Nostalgia really is a wonderful thing!
Phoenix in the forties was a wonderful place to be a kid.

1944 thru 1945, I lived at 10th St and Oak. I was I. The 4th and 5th grade. Many Saturdays, my grandmother would give me a quarter to go to the movies. The streetcar ran along 10th street to downtown Phoenix and the fare was a nickel. When I arrived on Washington St., I would choose between the Strand, the Studio and the Phoenix. They all showed a western or another B movie, a cartoon, and, often, a serial. Admission was 10 cents, which left me a nickel for a treat. The Durango Kid, Red Ryder, Lash Larue, Tim Holt, Johnny Mack Brown were the stars. I have very fond memories of those days. Thanks for posting the pictures.

When I was a kid, we usually went to the Cinema Park Drive-In at 7th Street and Missouri, the nearest place in our neighborhood to see movies. By my time, the helicopter-rotor-propelled misting system was gone, alas.

A real treat was going to the Palms. I saw the Guns of Navarone and The Great Race, among other things, there.

I was only to the Fox once, when neighborhood moms picked me to be a chaperone for the little kids for a showing of Babes in Toyland in 1962. Being an ever-so-sophisticated 12-year-old (after all, I started listening to KRIZ and KRUX that year), I thought the movie was as stupid as heck, but I remember being impressed with the theater.

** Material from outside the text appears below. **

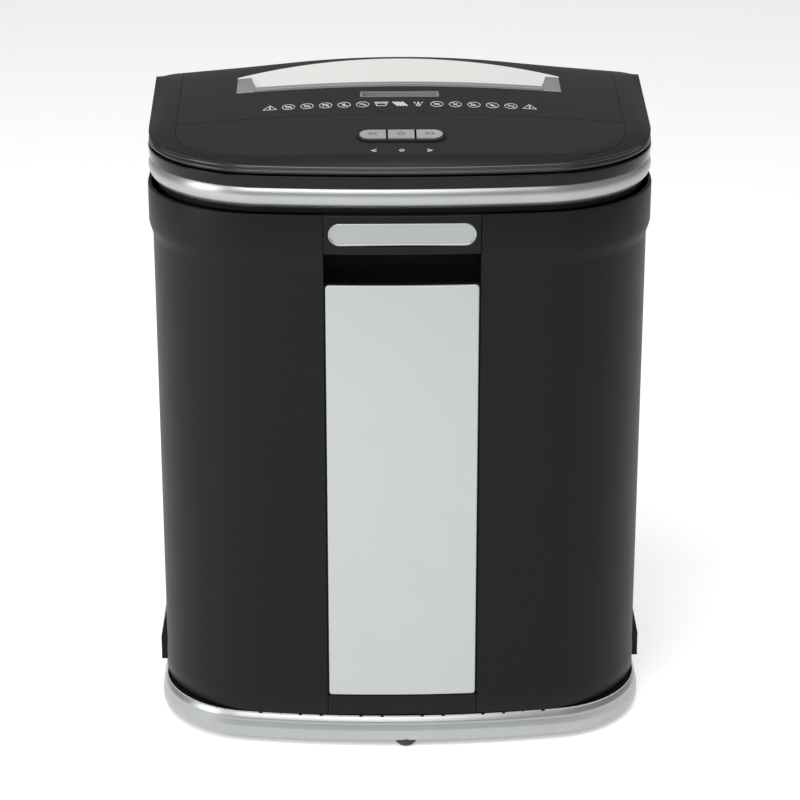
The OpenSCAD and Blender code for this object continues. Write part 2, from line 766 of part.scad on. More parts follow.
// The stack of discs and spacers of one shaft, as one turned piece
module disc_stack(first) {
    ends = stack_l / 2;
    rotate([0, 90, 0]) rotate_extrude() difference() {
        translate([shaft_r, -ends]) square([disc_r - shaft_r, 2 * ends]);
        for (i = [-1:disc_n]) translate([spacer_r, -ends + first + i * disc_pitch + disc_t / 2])
            square([disc_r, disc_pitch - disc_t]);
    }
}
module front_cutter_shaft() color("#b0b2b4")
    x_rod(-plate_out - 13, low_x + gear_w, front_shaft_y, cutter_z, shaft_r);
module rear_cutter_shaft() color("#b0b2b4")
    x_rod(-plate_out - 13, plate_out, rear_shaft_y, cutter_z, shaft_r);
module front_cutter_discs() color("#8c8e90")
    translate([0, front_shaft_y, cutter_z]) disc_stack(disc_pitch / 2);
module rear_cutter_discs() color("#8c8e90")
    translate([0, rear_shaft_y, cutter_z]) disc_stack(disc_pitch);
module shaft_bushes() color("#c09a52") both_sides() for (y = [front_shaft_y, rear_shaft_y])
    translate([plate_x - 0.5, y, cutter_z]) rotate([0, 90, 0]) difference() {
        cylinder(r = bush_r, h = plate_t + 0.5);
        translate([0, 0, -1]) cylinder(r = shaft_r + run, h = plate_t + 3);
    }
module comb(first, side) {
    bar = throat_y - side * 39;
    reach = throat_y - side * (shaft_gap / 2 - 6);
    z = cutter_z - spacer_r - 1.2;
    color("#2a2a2c") union() {
        span([-plate_x, min(bar, bar + side * 4), z - 9], [plate_x, max(bar, bar + side * 4), z]);
        for (i = [0:disc_n - 1]) translate([-stack_l / 2 + first + i * disc_pitch, 0, 0])
            span([-1.4, min(bar, reach), z - 6], [1.4, max(bar, reach), z]);
    }
}
module stripper_combs() {
    comb(disc_pitch, 1);
    comb(disc_pitch / 2, -1);
}
module tie_rods() color("#a8aaac") for (p = rod_spots) {
    x_rod(-plate_out, plate_out, p[0], p[1], rod_r);
    both_sides() x_rod(plate_out, plate_out + 1.6, p[0], p[1], rod_r + 2);
}
sync_x = -plate_out - 11;
module front_sync_gear() color("#d8d4c4")
    gear(sync_x, gear_w, front_shaft_y, cutter_z, sync_module, sync_teeth, 0, shaft_r);
module rear_sync_gear() color("#d8d4c4")
    gear(sync_x, gear_w, rear_shaft_y, cutter_z, sync_module, sync_teeth,
        mesh_phase(0, sync_teeth, 0, sync_teeth), shaft_r);
module main_gear() color("#d8d4c4")
    gear(low_x, gear_w, front_shaft_y, cutter_z, low_module, main_teeth, 0, shaft_r);
idler_phase = mesh_phase(idler_angle, main_teeth, 0, idler_pinion_teeth);
module idler_gear() color("#e6e2d2") {
    gear(low_x, gear_w + 2, idler_y, idler_z, low_module, idler_pinion_teeth, idler_phase, 3 + run);
    gear(high_x, gear_w, idler_y, idler_z, high_module, idler_teeth, idler_phase, 3 + run);
}
module motor_rotor() color("#b07040") union() {
    back = plate_x - 2 - motor_l;
    x_rod(back - 12, high_x + gear_w, motor_y, motor_z, 2.5);
    x_rod(back + 18, plate_x - 20, motor_y, motor_z, motor_r * 0.62);
    x_rod(back - 11, back - 3, motor_y, motor_z, motor_r * 0.75);
    gear(high_x, gear_w, motor_y, motor_z, high_module, pinion_teeth,
        mesh_phase(motor_angle, idler_teeth, idler_phase, pinion_teeth), 2);
}
module motor_can() color("#6c6e72") {
    back = plate_x - 2 - motor_l;
    difference() {
        x_rod(back, plate_x, motor_y, motor_z, motor_r);
        x_rod(back + 6, plate_x - 6, motor_y, motor_z, motor_r - 4);
        x_rod(back - 1, plate_x + 1, motor_y, motor_z, 2.5 + run);
    }
}
module gear_cover() color("#2e2e30") {
    y0 = motor_y - 14;
    y1 = throat_y + 50;
    z0 = pan_floor + 2.5 + gap;
    z1 = idler_z + idler_teeth * high_module / 2 + 5;
    x1 = high_x + gear_w + 3;
    difference() {
        span([plate_out + gap, y0, z0], [x1 + 2, y1, z1]);
        span([plate_out, y0 + 2, z0 + 2], [x1, y1 - 2, z1 - 2]);
    }
}
module bin_sensor() color("#3c3c3e")
    span([sensor_x - 2, bucket_back - 6, pan_floor - 6], [sensor_x + sensor_w + 2, pan_back - 1, pan_floor]);
module head_screws() color("#9c9ea0") for (p = screw_spots) translate([p[0], p[1], pan_floor - 1.6]) {
    cylinder(r = 3.5, h = 1.6);
    cylinder(r = 1.8, h = 6);
}

base_tray();
castor_cups();
base_ring();
rear_cabinet();
runner_rails();
front_foot();
castor(castor_spots[0]);  // front_left_castor
wheels(castor_spots[0]);  // front_left_wheels
castor(castor_spots[1]);  // front_right_castor
wheels(castor_spots[1]);  // front_right_wheels
castor(castor_spots[2]);  // rear_left_castor
wheels(castor_spots[2]);  // rear_left_wheels
castor(castor_spots[3]);  // rear_right_castor
wheels(castor_spots[3]);  // rear_right_wheels
bin_front_shell();
collar_centre();
panel_carrier();
silver_panel();
badge_plate();
grab_pocket();
bin_carriage();
bin_glides();
waste_bucket();
sensor_magnet();
head_chassis();
silver_trim_band();
gloss_bezel();
top_cover();
throat_panel();
control_panel();
paper_guide();
throat_frame();
card_chute();
button_bezel();
button(-1);  // reverse_button
button(0);  // power_button
button(1);  // forward_button
indicator_windows();
control_board();
left_frame_plate();
right_frame_plate();
front_cutter_shaft();
front_cutter_discs();
rear_cutter_shaft();
rear_cutter_discs();
shaft_bushes();
stripper_combs();
tie_rods();
front_sync_gear();
rear_sync_gear();
main_gear();
idler_gear();
motor_rotor();
motor_can();
gear_cover();
bin_sensor();
mains_gland();
power_rocker();
rocker_frame();
head_screws();
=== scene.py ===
"""Looks of a free-standing paper shredder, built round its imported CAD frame.

Plans and sections are in millimetres, in the frame's axes, and turn into metres when a mesh is made.
"""
import json
import math

import bmesh
import bpy
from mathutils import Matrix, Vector

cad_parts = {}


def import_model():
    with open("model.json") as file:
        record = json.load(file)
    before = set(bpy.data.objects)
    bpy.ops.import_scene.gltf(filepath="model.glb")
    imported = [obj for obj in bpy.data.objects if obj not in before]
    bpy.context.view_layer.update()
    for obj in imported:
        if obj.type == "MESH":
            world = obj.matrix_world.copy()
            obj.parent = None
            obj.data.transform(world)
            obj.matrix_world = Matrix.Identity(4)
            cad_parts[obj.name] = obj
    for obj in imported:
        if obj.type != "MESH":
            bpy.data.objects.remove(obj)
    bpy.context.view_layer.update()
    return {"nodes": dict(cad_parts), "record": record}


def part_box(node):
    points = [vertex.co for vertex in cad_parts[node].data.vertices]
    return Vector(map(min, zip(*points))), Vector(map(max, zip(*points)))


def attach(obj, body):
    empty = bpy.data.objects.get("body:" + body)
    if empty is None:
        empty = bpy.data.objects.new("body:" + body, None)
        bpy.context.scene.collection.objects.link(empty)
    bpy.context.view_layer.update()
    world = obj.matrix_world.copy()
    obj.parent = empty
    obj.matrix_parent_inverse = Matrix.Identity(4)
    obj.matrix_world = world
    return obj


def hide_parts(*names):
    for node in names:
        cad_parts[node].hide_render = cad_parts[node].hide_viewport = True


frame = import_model()


MM = 0.001


def cad(node):
    """Lowest and highest corner of a CAD node, in millimetres."""
    low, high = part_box(node)
    return low / MM, high / MM


# ---- Sizes from the frame ------------------------------------------------------------

SHELL_LOW, SHELL_HIGH = cad("bin_front_shell")
REAR_LOW, REAR_HIGH = cad("rear_cabinet")
RING_LOW, RING_HIGH = cad("base_ring")
BAND_LOW, BAND_HIGH = cad("silver_trim_band")
BEZEL_LOW, BEZEL_HIGH = cad("gloss_bezel")
COVER_LOW, COVER_HIGH = cad("top_cover")
PANEL_LOW, PANEL_HIGH = cad("silver_panel")
CENTRE_LOW, CENTRE_HIGH = cad("collar_centre")
BADGE_LOW, BADGE_HIGH = cad("badge_plate")
CARD_LOW, CARD_HIGH = cad("card_chute")
PILL_LOW, PILL_HIGH = cad("button_bezel")
RIDGE_HIGH = cad("throat_panel")[1]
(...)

When I was 15, the Ciné Capri opened in my neighborhood. Decades later, when it was faced with the wrecking ball, Pat McMahon spearheaded a drive to save it as a historical structure but failed. (If a 1965 building is historic, then what am I?) What a great modern movie palace it was! I saw The Godfather there. We had to wait in a queue outside when a big summer dust storm temporarily engulfed us, making both the patrons and the movie gritty.

I never did get taken to see Jack Adams' Alligator Farm but remember how it figured into one of the 1960s urban legends. Story was that a big monsoon-triggered flash flood had washed some gators from Jack Adams' into the canal system. Finding both fish and edible garbage in the waters, plus warm temperatures, the reptiles began to reproduce. The Arizona Canal was within a bike ride from my house. I kept an eye out for them, and wondered if they posed a hazard to the teen-agers who water-skied on the canals in yet another Phoenix-specific urban legend.

The Cinema Park drive in was a sweaty go to passion pit in the summer and a steam up the windows lovers pit in the winter.
Where I saw "The Thing." I went to most of the Valleys Drive ins. Now all gone.

Old things

"When I was little anytime my daddy walked up to a windmill he'd take off his hat and grin up at that fan going around. Just grin like an idiot."
Recollection of a plainsman.

I also remember taking the bus down to kids' matinees in the old Fox.

Val Cordova lived just down the street for quite a few years when I was growing up.

Would give anything if they had saved the Palms and Fox theaters - Phoenix has torn down more history than they ever should have - also so many of the stately mansions along Central Ave. When we were dating in the early '50's, we went to the Fox, Paramount and Palms theaters almost every week and they were all so beautiful including the moving clouds on the ceiling! So sad to lose them!!

reading all these stories from a past that only few care to remember, is humbling at the least.
My father reminds me often of his growing up with all these beautiful and interesting buildings.